* begin Data extract *
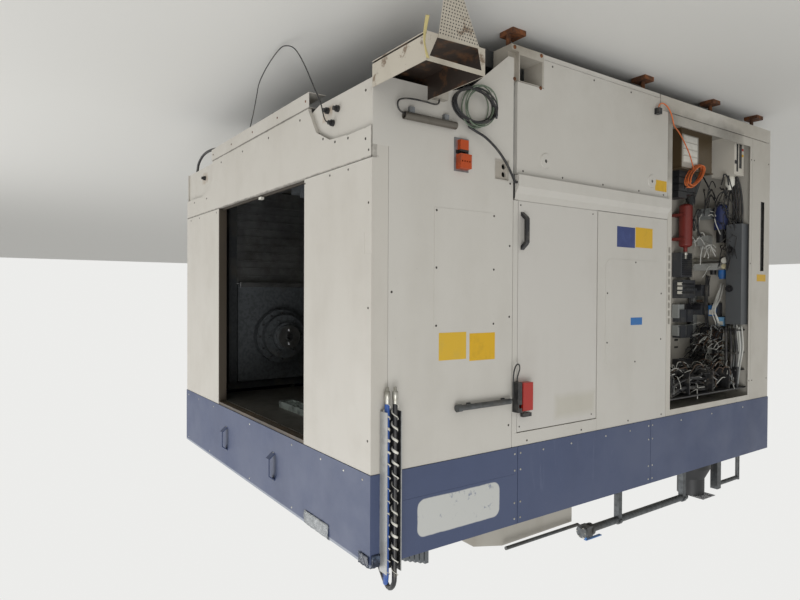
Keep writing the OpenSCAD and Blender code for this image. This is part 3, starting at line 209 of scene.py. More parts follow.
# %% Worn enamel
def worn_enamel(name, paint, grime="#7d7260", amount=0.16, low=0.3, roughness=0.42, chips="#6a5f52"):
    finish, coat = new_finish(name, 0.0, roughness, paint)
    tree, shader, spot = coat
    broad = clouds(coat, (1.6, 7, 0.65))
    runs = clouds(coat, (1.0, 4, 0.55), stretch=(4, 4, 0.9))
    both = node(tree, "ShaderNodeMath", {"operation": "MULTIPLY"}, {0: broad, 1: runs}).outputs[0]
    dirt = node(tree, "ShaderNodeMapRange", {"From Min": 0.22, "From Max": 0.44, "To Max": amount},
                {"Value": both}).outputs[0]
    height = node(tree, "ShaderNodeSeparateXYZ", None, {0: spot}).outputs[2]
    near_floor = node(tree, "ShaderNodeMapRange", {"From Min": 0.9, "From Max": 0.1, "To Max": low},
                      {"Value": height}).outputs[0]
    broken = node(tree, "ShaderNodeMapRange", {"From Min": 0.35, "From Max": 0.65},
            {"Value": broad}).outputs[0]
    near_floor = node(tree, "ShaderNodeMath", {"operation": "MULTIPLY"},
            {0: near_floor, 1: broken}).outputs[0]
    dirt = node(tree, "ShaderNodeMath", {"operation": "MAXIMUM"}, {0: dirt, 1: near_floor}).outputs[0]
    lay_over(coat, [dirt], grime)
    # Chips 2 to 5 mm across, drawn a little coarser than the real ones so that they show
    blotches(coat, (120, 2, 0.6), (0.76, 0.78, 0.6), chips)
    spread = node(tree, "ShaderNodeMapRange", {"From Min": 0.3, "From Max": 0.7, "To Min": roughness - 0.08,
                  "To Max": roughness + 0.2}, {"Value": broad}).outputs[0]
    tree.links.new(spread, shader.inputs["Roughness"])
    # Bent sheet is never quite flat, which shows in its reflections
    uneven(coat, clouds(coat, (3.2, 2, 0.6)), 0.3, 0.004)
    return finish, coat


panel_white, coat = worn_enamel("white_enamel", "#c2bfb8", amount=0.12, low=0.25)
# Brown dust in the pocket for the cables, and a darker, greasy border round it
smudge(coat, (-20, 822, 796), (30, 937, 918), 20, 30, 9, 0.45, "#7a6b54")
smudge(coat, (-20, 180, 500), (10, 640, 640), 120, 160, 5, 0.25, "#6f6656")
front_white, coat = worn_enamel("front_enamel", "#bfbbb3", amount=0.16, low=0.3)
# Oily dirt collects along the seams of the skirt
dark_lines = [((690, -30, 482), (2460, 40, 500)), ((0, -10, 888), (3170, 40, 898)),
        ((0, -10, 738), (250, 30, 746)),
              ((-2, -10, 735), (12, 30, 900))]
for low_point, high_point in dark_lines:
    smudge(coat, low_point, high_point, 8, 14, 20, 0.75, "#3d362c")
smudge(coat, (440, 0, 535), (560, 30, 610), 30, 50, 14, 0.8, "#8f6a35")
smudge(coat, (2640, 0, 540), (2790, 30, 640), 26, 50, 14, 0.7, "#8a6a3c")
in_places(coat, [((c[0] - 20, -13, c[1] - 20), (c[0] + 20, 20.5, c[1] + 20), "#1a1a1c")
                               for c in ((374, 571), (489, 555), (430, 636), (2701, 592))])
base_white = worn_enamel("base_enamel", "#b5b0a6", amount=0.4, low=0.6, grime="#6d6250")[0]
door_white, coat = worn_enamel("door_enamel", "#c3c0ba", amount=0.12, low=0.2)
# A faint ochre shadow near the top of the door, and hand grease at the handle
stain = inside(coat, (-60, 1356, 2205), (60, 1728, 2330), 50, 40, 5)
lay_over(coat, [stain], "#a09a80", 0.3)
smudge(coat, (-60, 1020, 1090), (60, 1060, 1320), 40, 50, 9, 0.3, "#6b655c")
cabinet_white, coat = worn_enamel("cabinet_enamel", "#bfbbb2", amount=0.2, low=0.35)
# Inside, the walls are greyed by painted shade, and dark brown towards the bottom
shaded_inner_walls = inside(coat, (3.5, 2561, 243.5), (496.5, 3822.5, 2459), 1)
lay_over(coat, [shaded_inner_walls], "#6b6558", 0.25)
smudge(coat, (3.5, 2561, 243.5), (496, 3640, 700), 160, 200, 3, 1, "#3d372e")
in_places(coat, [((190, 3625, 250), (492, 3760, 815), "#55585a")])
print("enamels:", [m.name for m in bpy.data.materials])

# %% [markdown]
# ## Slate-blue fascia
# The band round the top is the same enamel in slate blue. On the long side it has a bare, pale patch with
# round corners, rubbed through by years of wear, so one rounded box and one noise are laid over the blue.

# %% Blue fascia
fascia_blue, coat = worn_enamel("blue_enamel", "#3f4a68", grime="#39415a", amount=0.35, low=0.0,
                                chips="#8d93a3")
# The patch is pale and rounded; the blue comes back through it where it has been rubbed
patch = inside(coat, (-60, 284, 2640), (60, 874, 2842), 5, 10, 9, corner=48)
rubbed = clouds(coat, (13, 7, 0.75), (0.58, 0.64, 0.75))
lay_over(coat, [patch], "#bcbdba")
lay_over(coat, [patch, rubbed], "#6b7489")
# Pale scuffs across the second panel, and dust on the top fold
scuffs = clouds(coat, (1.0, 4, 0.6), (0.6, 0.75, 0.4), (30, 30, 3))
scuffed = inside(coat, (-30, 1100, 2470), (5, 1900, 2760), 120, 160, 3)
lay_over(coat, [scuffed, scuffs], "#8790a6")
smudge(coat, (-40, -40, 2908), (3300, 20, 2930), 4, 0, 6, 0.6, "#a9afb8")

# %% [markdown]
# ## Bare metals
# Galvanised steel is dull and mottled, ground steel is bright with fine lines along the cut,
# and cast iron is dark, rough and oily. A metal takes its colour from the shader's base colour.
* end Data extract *
:: Exercise requirements ::
Beginning at the first line above, repeat exactly until the line containing "return finish, coat", which is included.

:: Solution ::
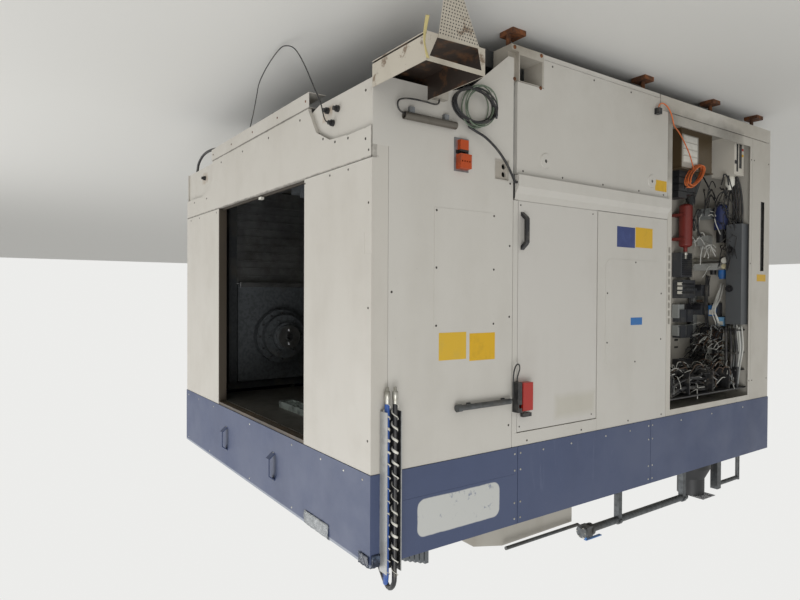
Keep writing the OpenSCAD and Blender code for this image. This is part 3, starting at line 209 of scene.py. More parts follow.
# %% Worn enamel
def worn_enamel(name, paint, grime="#7d7260", amount=0.16, low=0.3, roughness=0.42, chips="#6a5f52"):
    finish, coat = new_finish(name, 0.0, roughness, paint)
    tree, shader, spot = coat
    broad = clouds(coat, (1.6, 7, 0.65))
    runs = clouds(coat, (1.0, 4, 0.55), stretch=(4, 4, 0.9))
    both = node(tree, "ShaderNodeMath", {"operation": "MULTIPLY"}, {0: broad, 1: runs}).outputs[0]
    dirt = node(tree, "ShaderNodeMapRange", {"From Min": 0.22, "From Max": 0.44, "To Max": amount},
                {"Value": both}).outputs[0]
    height = node(tree, "ShaderNodeSeparateXYZ", None, {0: spot}).outputs[2]
    near_floor = node(tree, "ShaderNodeMapRange", {"From Min": 0.9, "From Max": 0.1, "To Max": low},
                      {"Value": height}).outputs[0]
    broken = node(tree, "ShaderNodeMapRange", {"From Min": 0.35, "From Max": 0.65},
            {"Value": broad}).outputs[0]
    near_floor = node(tree, "ShaderNodeMath", {"operation": "MULTIPLY"},
            {0: near_floor, 1: broken}).outputs[0]
    dirt = node(tree, "ShaderNodeMath", {"operation": "MAXIMUM"}, {0: dirt, 1: near_floor}).outputs[0]
    lay_over(coat, [dirt], grime)
    # Chips 2 to 5 mm across, drawn a little coarser than the real ones so that they show
    blotches(coat, (120, 2, 0.6), (0.76, 0.78, 0.6), chips)
    spread = node(tree, "ShaderNodeMapRange", {"From Min": 0.3, "From Max": 0.7, "To Min": roughness - 0.08,
                  "To Max": roughness + 0.2}, {"Value": broad}).outputs[0]
    tree.links.new(spread, shader.inputs["Roughness"])
    # Bent sheet is never quite flat, which shows in its reflections
    uneven(coat, clouds(coat, (3.2, 2, 0.6)), 0.3, 0.004)
    return finish, coat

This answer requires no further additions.